Patricia (Kelly) Bob - May 19, 2022
I am so lost for words! I hadn’t seen him for several years. I’m sorry I let so much time pass by. Never thought my last memory of him would be at his Mom’s funeral. That was the last time I would get to hear his jokes, see his smile or hug him. My heart breaks for my brother Wayne. Two losses in such a short time. Just doesn’t seem fair. I wish I could say or do something to lessen the pain for Vronda and the girls. I will keep you all in my prayers. I wish we could understand God’s plan for taking him so early. It does bring some comfort to know he is in heaven with his Dad and Mom. I will always remember how you just laughed when you accidentally pushed that metal rod through your hand in Kentucky. You scared the heck out of me and Sue. I admire your heroic donations you gave in the end. R.I.P. my friend. You will never be forgotten.

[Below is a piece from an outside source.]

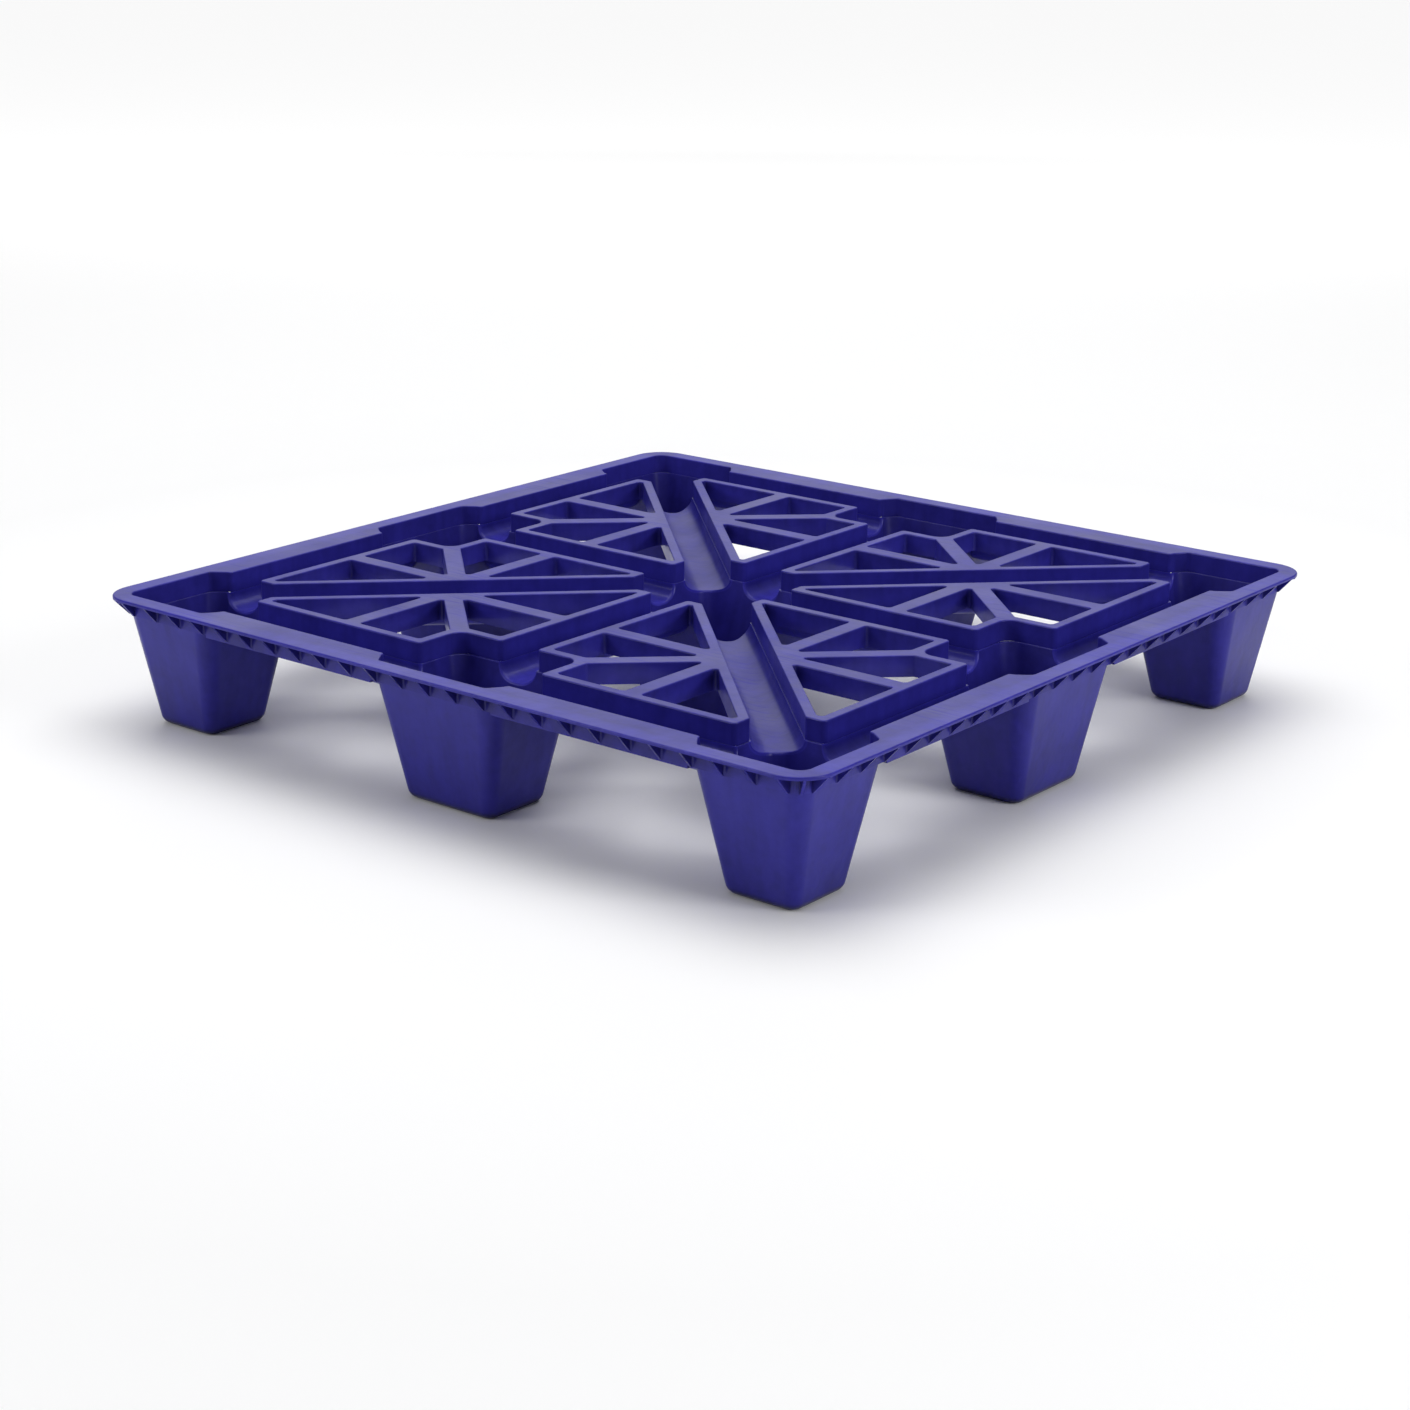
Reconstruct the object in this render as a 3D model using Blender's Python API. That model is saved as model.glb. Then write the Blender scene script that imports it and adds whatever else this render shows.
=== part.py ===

Kathy Kelly - May 18, 2022
I have known Steve for 43 wonderful years....along with his entire family! I loved him like a brother.There are no words words to truly express how I feel.I can only say that He'll surely be sadly missed and my heart goes out to the family.I will (Always) love them.
Suzy - May 18, 2022
My little brother l will miss you so much. I can't say just how broken we all are to lose you. I love you so much since the first time l met you as a cute little boy. You will be remembered forever. Girls lm so so very sorry. Your daddy loved each one of you so much.
Donnie and Shana Patton - May 18, 2022
How do you put into words, the pain you feel when you lose someone as special as Steve? We send our love to the entire family. We will miss him so very much.